**Brief:** Copy out, exactly and without additions, the lines from the one that contains "Keep writing the" to the one that contains "node graph, with", both ends included.

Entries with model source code
* start *

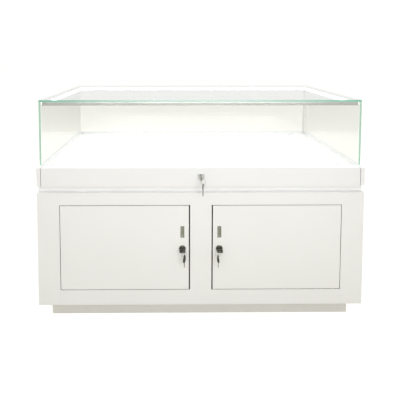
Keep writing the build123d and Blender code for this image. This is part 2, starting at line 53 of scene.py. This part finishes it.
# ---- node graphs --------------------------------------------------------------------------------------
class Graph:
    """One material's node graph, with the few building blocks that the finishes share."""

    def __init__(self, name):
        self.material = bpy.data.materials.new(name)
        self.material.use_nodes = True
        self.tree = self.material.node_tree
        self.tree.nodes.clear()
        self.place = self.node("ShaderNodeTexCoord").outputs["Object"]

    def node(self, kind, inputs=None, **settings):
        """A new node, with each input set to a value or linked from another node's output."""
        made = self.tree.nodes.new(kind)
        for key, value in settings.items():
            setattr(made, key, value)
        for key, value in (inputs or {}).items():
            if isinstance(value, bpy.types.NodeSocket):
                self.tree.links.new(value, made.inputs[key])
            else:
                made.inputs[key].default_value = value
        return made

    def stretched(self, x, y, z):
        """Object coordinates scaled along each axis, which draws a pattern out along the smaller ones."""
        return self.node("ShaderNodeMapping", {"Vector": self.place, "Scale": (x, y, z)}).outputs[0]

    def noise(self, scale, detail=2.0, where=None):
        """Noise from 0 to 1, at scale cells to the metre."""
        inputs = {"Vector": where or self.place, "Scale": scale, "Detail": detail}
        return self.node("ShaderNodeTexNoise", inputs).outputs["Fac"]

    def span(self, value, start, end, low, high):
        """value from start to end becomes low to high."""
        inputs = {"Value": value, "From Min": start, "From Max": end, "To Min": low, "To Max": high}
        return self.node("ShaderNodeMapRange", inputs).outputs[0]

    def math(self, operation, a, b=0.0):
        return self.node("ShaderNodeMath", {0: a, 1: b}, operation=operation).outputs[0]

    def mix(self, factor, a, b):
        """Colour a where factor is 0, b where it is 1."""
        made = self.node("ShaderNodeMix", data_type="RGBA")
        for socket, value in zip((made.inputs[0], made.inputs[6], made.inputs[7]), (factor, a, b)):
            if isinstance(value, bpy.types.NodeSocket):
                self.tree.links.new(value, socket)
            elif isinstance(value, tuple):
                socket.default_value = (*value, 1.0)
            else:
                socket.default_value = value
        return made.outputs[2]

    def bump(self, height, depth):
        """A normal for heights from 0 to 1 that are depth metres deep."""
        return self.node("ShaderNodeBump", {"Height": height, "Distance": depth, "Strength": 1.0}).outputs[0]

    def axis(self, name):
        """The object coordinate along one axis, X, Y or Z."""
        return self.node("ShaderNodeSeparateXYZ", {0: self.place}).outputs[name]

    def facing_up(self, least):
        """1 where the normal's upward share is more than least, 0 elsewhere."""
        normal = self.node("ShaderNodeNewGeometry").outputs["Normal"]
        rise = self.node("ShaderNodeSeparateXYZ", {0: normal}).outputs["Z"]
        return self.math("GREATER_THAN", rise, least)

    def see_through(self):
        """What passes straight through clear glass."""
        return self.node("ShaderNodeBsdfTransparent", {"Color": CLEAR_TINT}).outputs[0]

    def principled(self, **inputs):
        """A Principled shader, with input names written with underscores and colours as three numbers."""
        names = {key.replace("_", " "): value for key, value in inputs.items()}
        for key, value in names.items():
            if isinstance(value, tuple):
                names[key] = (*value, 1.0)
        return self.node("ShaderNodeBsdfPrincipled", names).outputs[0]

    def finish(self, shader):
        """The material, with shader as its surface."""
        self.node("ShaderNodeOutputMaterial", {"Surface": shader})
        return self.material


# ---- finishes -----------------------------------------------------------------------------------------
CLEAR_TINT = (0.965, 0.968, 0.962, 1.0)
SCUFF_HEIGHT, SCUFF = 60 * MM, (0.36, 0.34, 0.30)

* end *
* start *

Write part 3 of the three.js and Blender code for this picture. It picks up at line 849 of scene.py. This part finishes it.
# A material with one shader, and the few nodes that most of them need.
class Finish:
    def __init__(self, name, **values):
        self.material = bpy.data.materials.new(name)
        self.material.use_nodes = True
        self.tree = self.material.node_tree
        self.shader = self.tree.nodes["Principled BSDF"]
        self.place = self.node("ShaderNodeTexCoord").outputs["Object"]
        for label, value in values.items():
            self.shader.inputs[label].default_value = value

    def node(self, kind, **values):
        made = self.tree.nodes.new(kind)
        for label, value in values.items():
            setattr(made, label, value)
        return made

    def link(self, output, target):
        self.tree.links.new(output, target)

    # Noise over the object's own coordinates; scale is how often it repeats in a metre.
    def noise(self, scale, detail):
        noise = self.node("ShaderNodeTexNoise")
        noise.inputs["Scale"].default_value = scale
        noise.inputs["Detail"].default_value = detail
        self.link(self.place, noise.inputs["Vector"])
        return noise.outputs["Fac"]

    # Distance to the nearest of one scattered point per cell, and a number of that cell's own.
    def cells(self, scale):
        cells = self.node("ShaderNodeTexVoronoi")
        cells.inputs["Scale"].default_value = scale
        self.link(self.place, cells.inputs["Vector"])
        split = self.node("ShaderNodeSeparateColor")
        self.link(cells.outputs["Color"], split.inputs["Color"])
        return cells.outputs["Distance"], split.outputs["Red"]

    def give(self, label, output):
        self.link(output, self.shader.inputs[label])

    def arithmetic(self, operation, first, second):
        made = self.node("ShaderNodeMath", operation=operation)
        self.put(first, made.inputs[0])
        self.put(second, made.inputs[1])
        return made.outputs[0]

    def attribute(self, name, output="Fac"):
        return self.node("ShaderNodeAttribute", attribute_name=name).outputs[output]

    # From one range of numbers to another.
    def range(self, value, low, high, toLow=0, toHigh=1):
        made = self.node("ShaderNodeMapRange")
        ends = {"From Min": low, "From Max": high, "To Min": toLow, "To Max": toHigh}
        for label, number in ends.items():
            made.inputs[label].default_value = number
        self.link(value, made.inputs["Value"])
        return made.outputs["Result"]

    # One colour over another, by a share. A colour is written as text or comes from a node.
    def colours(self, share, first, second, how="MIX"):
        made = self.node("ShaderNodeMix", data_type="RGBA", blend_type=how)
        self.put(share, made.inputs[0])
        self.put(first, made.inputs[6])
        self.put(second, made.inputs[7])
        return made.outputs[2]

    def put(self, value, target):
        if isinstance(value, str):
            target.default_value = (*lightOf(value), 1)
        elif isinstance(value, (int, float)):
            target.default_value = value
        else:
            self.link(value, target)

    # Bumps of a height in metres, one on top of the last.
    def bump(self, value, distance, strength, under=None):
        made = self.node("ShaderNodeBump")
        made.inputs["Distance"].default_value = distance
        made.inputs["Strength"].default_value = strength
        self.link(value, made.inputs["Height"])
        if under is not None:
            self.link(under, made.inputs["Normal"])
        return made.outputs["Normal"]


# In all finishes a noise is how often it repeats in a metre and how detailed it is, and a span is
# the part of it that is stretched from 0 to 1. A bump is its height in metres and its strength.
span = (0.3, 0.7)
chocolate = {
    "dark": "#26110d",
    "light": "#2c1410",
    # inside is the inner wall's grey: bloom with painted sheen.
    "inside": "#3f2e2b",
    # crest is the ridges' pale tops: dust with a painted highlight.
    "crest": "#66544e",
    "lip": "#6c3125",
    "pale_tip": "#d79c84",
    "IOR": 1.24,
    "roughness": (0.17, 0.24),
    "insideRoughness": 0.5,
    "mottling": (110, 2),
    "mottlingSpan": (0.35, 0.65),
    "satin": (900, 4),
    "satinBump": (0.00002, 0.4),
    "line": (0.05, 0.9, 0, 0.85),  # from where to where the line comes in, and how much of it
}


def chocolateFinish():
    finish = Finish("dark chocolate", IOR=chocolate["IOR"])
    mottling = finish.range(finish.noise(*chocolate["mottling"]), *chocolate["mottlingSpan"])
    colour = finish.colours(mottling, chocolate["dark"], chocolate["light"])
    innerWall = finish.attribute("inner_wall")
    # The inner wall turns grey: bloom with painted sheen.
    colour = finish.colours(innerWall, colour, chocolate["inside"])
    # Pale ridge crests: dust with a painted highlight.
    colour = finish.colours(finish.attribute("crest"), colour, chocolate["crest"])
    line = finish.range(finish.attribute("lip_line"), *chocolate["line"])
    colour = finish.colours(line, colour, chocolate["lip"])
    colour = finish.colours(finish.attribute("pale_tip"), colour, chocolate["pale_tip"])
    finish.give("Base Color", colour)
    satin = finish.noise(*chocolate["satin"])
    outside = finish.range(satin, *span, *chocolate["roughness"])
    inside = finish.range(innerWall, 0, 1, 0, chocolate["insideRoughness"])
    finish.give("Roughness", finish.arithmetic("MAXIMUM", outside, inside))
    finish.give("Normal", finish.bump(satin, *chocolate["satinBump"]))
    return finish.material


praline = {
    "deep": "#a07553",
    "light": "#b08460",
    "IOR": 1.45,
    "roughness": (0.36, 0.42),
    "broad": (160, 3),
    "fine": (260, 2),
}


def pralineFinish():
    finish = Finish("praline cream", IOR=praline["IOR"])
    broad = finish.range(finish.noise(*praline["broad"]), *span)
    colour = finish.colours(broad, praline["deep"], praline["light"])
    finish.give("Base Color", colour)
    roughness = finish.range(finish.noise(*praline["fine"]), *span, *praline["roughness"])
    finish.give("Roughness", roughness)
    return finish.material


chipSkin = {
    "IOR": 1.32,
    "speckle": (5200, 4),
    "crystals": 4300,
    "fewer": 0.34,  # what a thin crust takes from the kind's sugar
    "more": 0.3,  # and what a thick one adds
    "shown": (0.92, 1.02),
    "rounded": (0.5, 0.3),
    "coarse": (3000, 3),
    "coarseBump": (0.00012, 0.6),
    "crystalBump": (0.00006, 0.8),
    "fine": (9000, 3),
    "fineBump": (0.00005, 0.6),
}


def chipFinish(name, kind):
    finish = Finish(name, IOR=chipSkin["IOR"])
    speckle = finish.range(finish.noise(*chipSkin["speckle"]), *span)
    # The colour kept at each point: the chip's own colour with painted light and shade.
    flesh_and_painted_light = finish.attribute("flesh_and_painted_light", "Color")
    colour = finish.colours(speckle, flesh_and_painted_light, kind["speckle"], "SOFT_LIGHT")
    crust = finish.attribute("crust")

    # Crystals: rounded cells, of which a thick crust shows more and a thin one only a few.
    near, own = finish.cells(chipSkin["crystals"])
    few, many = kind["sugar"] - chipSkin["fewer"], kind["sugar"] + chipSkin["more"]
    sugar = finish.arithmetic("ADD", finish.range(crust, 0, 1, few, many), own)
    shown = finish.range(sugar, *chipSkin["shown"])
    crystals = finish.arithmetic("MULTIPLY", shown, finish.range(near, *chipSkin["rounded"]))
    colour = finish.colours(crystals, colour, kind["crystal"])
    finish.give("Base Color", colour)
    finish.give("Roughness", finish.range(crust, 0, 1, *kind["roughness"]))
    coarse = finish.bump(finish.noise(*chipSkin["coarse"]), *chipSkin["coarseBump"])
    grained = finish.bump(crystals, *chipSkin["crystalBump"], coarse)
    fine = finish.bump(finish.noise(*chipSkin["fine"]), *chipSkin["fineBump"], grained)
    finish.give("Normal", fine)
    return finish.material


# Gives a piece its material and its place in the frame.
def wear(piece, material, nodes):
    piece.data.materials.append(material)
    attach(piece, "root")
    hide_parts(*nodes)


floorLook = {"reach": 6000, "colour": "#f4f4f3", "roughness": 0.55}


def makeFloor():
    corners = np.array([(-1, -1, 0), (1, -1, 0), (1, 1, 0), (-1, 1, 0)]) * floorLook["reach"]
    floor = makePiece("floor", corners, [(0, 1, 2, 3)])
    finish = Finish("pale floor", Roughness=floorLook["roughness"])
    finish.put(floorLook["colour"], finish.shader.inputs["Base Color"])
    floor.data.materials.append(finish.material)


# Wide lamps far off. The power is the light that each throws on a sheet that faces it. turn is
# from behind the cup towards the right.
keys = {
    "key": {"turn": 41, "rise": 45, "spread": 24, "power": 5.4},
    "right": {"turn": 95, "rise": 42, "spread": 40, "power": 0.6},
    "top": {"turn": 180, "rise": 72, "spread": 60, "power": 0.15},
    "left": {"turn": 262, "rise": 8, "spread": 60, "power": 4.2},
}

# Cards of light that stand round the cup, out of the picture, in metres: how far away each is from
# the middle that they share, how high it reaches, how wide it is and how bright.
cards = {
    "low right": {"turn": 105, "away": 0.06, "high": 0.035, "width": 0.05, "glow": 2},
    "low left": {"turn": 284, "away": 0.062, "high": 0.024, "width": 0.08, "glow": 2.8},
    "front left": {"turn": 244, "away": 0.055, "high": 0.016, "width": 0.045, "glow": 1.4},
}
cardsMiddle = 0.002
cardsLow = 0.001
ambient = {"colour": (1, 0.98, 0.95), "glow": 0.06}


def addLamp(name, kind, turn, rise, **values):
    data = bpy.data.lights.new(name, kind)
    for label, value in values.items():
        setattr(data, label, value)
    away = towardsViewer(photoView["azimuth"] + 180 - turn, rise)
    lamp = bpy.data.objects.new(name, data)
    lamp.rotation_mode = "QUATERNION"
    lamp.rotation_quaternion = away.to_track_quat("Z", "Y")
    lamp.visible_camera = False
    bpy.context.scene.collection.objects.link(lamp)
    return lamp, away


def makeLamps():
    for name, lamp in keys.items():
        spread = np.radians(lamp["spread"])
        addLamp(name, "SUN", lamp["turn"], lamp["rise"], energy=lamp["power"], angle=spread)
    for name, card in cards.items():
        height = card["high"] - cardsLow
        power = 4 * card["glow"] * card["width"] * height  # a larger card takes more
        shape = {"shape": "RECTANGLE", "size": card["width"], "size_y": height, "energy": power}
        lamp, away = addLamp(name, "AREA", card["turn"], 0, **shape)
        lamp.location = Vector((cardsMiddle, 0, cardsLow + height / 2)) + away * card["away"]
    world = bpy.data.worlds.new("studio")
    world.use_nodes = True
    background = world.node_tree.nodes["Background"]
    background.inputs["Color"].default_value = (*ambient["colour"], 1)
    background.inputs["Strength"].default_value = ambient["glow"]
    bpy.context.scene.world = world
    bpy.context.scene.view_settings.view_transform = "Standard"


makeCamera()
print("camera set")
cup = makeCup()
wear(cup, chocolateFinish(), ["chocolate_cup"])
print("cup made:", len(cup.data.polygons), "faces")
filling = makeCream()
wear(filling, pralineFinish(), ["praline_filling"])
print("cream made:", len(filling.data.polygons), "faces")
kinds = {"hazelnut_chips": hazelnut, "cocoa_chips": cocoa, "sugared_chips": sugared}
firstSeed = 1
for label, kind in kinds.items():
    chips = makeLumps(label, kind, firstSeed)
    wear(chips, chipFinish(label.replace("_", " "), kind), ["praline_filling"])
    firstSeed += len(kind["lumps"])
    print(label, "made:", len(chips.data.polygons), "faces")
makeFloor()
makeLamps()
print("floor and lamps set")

* end *

**Completed task:**
Keep writing the build123d and Blender code for this image. This is part 2, starting at line 53 of scene.py. This part finishes it.
# ---- node graphs --------------------------------------------------------------------------------------
class Graph:
    """One material's node graph, with the few building blocks that the finishes share."""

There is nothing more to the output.